# Given request
Would you pull out every line of the material that contains the string "bodies"?

* START Supplied data *

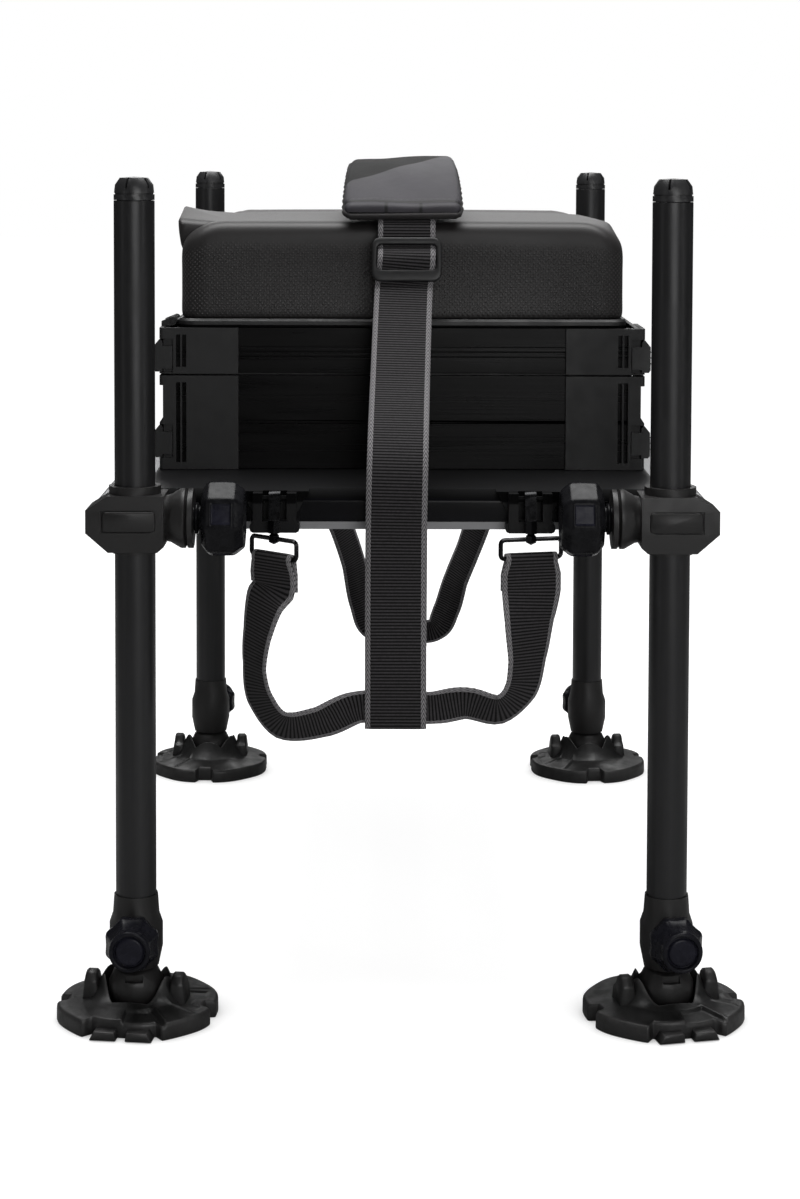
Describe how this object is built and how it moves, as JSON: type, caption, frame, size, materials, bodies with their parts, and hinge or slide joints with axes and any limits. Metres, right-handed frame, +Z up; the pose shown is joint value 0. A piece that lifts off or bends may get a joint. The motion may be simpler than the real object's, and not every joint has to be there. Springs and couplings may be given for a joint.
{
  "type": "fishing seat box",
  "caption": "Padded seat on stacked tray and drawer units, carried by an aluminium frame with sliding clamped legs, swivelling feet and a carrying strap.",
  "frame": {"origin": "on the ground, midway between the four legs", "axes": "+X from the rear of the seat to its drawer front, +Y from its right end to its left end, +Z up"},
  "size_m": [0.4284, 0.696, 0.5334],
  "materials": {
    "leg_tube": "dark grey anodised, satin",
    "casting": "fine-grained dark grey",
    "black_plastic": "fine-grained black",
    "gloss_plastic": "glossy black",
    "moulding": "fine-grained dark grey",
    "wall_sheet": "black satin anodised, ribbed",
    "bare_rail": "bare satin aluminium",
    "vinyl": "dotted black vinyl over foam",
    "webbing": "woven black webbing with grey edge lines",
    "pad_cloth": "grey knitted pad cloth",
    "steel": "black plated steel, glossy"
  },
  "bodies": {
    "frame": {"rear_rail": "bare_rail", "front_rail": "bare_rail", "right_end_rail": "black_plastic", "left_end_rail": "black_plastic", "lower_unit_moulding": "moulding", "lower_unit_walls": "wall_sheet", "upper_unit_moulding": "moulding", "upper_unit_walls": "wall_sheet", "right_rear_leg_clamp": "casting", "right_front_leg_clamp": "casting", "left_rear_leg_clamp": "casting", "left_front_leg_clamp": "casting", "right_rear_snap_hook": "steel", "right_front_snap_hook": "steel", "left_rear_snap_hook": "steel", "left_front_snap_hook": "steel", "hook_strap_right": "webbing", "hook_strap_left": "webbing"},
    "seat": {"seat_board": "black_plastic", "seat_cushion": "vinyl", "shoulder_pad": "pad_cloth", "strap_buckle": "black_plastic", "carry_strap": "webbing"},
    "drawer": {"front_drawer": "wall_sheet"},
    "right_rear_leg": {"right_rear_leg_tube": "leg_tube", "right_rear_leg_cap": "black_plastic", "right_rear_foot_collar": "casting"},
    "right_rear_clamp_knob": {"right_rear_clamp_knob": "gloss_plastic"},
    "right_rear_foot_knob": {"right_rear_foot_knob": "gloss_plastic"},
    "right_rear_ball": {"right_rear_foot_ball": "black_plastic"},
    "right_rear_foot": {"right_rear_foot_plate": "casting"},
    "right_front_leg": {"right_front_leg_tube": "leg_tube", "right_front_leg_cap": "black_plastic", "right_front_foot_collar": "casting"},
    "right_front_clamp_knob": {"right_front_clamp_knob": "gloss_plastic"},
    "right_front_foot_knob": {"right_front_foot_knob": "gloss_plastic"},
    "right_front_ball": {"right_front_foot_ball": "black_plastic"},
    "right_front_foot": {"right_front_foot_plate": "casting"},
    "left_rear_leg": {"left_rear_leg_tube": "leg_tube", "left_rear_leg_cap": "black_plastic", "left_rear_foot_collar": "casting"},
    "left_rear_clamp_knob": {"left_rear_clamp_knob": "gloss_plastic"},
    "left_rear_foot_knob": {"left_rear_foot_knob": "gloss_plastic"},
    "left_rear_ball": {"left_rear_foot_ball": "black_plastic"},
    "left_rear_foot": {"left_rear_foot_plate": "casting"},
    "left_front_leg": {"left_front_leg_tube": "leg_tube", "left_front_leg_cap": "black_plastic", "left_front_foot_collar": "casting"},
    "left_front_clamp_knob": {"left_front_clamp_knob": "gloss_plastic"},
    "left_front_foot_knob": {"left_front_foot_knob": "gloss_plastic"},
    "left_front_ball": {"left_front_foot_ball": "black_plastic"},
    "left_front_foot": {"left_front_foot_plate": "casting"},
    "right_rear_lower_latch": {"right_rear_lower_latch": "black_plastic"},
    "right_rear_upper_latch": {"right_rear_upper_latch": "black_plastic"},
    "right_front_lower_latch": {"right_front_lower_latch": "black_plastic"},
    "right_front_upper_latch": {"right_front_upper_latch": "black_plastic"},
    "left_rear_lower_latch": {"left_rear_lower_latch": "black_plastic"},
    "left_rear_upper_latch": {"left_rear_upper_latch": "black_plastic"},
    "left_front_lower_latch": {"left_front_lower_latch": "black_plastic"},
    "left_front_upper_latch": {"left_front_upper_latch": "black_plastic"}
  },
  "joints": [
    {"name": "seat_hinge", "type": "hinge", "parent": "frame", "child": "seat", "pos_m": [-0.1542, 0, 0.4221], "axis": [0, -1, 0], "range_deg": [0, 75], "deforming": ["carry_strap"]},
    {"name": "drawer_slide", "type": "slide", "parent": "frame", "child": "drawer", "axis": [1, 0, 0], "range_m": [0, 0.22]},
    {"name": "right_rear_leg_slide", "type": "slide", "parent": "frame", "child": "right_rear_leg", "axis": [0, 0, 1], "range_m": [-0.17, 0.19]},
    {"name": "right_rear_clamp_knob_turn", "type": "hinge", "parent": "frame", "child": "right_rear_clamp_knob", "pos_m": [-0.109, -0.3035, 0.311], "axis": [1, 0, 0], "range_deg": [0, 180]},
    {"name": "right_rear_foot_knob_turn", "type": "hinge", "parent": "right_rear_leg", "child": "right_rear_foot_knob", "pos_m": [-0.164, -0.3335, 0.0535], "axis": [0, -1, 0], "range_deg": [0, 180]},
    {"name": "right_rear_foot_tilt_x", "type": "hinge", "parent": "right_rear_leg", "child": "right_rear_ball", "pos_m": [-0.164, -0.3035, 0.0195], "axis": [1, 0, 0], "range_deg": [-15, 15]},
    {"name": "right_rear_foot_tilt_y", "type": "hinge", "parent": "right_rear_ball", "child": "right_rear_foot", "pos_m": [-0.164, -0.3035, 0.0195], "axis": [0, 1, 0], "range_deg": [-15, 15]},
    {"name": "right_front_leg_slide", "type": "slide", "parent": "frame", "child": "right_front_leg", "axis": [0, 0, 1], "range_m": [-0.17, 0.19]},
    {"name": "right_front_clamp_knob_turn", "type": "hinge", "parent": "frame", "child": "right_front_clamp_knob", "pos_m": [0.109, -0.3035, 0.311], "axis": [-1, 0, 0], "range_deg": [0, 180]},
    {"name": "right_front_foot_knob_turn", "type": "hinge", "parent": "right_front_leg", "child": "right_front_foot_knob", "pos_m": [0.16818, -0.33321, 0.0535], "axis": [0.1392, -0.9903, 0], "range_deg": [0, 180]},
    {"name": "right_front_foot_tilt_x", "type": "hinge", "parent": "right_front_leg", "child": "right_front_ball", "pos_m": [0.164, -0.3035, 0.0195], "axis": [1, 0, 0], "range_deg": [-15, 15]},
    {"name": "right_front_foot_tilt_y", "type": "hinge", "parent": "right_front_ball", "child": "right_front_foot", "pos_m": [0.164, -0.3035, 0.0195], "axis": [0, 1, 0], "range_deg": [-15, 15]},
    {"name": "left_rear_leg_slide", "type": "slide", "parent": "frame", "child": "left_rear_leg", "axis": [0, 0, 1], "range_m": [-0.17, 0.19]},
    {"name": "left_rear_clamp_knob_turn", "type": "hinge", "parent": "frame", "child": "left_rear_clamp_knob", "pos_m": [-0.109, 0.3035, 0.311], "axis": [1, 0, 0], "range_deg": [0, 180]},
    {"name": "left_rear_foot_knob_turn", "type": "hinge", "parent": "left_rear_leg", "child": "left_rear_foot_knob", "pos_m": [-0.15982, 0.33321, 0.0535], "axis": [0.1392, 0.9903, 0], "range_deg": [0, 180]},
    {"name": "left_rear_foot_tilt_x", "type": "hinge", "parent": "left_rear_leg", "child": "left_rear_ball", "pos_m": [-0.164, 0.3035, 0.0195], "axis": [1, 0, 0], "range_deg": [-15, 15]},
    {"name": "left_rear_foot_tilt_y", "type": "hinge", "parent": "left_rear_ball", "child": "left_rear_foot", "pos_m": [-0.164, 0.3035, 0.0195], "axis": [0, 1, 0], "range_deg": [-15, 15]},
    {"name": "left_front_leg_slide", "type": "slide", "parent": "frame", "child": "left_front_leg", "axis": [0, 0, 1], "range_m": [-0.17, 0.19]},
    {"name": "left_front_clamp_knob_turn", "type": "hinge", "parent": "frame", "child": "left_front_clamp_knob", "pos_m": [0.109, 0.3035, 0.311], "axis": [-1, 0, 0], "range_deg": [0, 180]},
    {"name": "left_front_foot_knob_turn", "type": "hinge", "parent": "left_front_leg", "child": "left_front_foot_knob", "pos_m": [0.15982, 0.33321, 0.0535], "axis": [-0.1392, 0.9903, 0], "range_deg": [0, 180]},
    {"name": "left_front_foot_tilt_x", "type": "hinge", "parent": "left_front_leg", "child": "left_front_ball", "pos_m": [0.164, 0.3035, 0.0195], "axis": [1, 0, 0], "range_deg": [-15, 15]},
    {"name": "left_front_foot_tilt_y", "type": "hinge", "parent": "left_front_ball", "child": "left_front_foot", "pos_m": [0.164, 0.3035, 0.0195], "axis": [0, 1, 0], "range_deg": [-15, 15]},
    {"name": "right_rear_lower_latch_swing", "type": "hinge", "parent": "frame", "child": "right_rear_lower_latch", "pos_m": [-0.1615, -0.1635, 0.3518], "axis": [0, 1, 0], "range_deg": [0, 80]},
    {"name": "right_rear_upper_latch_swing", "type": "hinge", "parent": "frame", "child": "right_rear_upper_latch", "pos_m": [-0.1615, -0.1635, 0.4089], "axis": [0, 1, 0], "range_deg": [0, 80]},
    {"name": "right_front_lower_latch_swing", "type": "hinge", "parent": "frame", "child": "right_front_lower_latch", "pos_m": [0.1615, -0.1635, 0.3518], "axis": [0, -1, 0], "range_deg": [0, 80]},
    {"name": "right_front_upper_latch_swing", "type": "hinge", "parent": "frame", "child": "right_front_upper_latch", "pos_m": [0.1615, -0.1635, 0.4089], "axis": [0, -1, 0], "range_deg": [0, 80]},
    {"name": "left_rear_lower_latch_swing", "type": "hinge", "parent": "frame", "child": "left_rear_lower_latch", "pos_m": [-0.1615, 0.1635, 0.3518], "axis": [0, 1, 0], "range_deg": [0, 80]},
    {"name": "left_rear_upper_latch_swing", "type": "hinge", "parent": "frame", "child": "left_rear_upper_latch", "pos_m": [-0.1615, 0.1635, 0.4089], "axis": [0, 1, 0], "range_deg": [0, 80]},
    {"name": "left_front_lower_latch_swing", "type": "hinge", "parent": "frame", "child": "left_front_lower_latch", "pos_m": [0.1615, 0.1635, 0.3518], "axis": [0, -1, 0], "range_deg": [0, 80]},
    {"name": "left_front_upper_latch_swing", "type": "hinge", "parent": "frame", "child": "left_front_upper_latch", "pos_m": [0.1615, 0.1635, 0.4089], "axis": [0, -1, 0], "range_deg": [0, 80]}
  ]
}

* END Supplied data *

# Solution for this problem
Describe how this object is built and how it moves, as JSON: type, caption, frame, size, materials, bodies with their parts, and hinge or slide joints with axes and any limits. Metres, right-handed frame, +Z up; the pose shown is joint value 0. A piece that lifts off or bends may get a joint. The motion may be simpler than the real object's, and not every joint has to be there. Springs and couplings may be given for a joint.
  "bodies": {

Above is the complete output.